Directions for this task:
Write out, precisely and in full, each line of the material.

Start Stored data

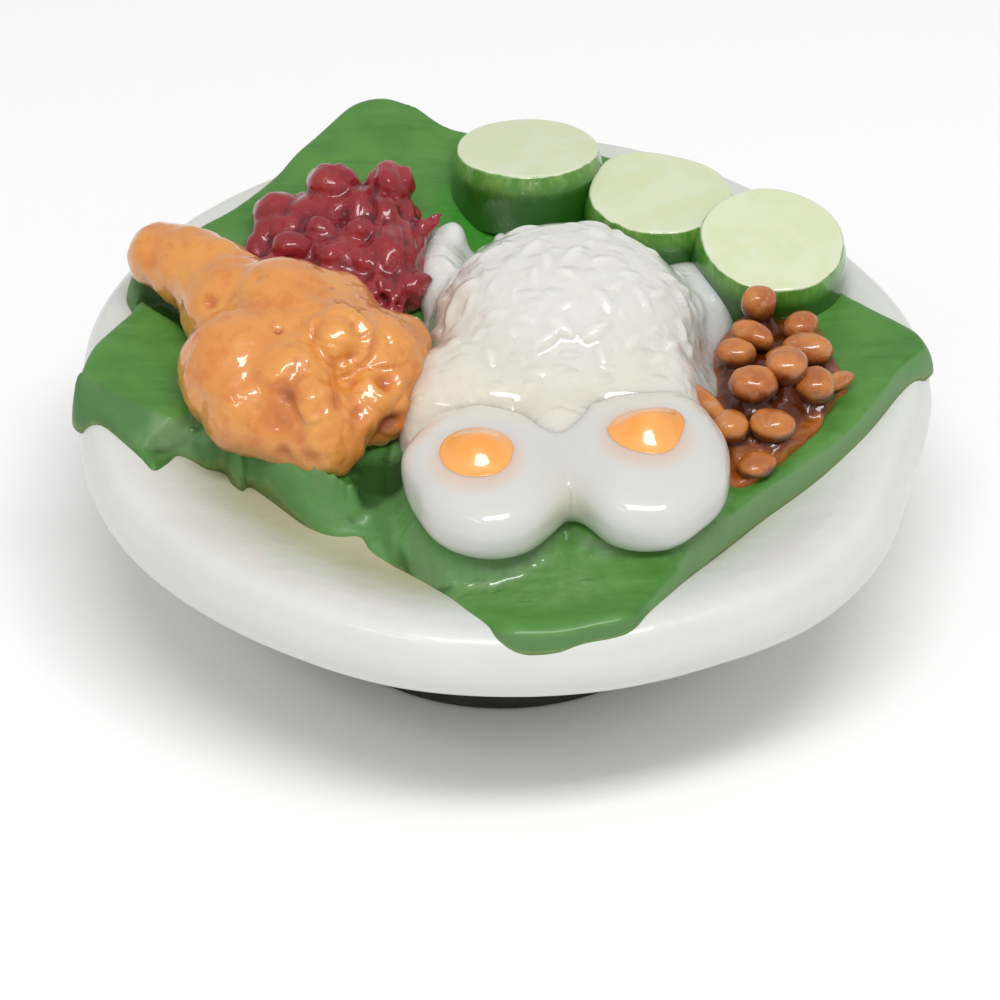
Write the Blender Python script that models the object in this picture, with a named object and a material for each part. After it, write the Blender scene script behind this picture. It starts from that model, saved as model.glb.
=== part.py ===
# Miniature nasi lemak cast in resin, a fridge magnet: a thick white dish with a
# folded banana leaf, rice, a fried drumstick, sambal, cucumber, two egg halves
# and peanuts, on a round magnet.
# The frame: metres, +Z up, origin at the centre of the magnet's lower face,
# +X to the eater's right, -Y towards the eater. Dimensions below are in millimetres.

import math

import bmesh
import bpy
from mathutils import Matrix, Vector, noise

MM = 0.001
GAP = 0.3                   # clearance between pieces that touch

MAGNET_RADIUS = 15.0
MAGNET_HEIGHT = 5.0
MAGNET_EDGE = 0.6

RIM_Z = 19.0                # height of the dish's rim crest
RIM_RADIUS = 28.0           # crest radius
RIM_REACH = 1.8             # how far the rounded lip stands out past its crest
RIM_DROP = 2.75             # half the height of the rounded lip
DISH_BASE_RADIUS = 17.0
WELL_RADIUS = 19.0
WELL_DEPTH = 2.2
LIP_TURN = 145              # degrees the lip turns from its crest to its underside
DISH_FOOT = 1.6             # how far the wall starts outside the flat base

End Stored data

Result for this task:
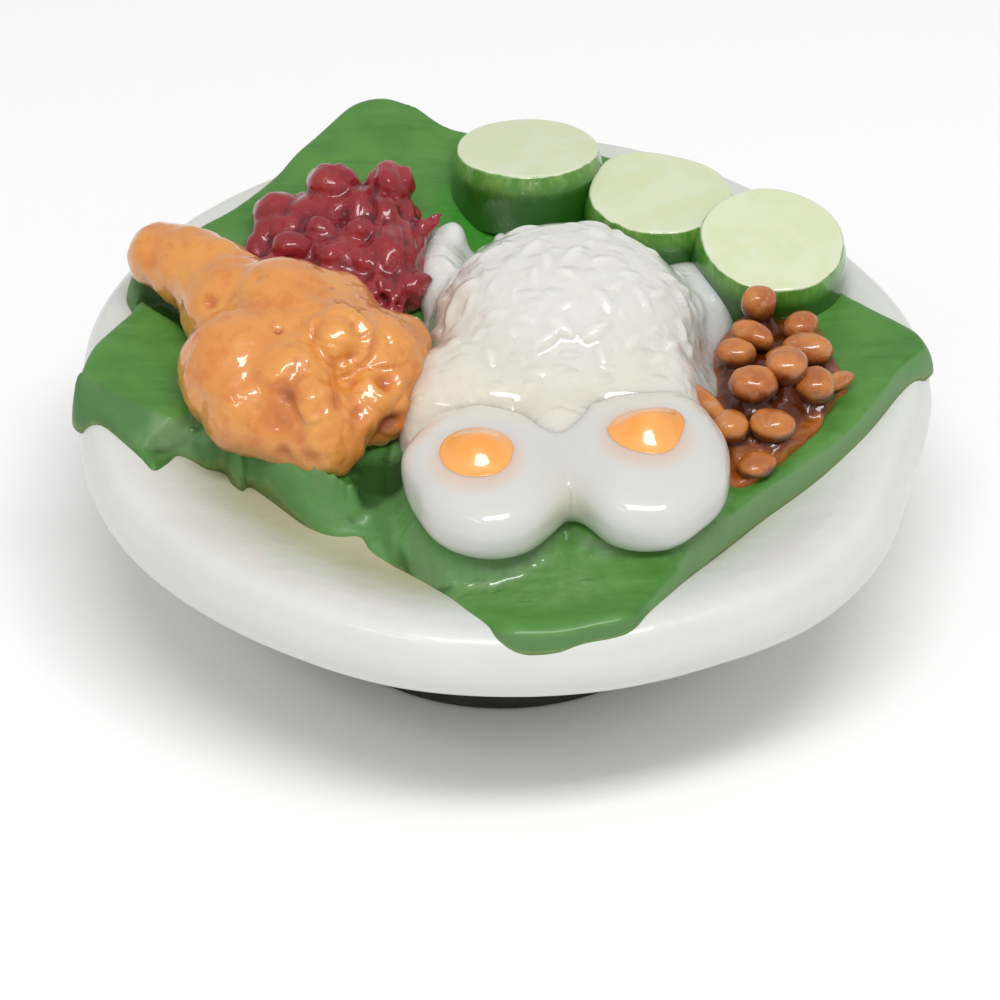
Write the Blender Python script that models the object in this picture, with a named object and a material for each part. After it, write the Blender scene script behind this picture. It starts from that model, saved as model.glb.
=== part.py ===
# Miniature nasi lemak cast in resin, a fridge magnet: a thick white dish with a
# folded banana leaf, rice, a fried drumstick, sambal, cucumber, two egg halves
# and peanuts, on a round magnet.
# The frame: metres, +Z up, origin at the centre of the magnet's lower face,
# +X to the eater's right, -Y towards the eater. Dimensions below are in millimetres.

import math

import bmesh
import bpy
from mathutils import Matrix, Vector, noise

MM = 0.001
GAP = 0.3                   # clearance between pieces that touch

MAGNET_RADIUS = 15.0
MAGNET_HEIGHT = 5.0
MAGNET_EDGE = 0.6

RIM_Z = 19.0                # height of the dish's rim crest
RIM_RADIUS = 28.0           # crest radius
RIM_REACH = 1.8             # how far the rounded lip stands out past its crest
RIM_DROP = 2.75             # half the height of the rounded lip
DISH_BASE_RADIUS = 17.0
WELL_RADIUS = 19.0
WELL_DEPTH = 2.2
LIP_TURN = 145              # degrees the lip turns from its crest to its underside
DISH_FOOT = 1.6             # how far the wall starts outside the flat base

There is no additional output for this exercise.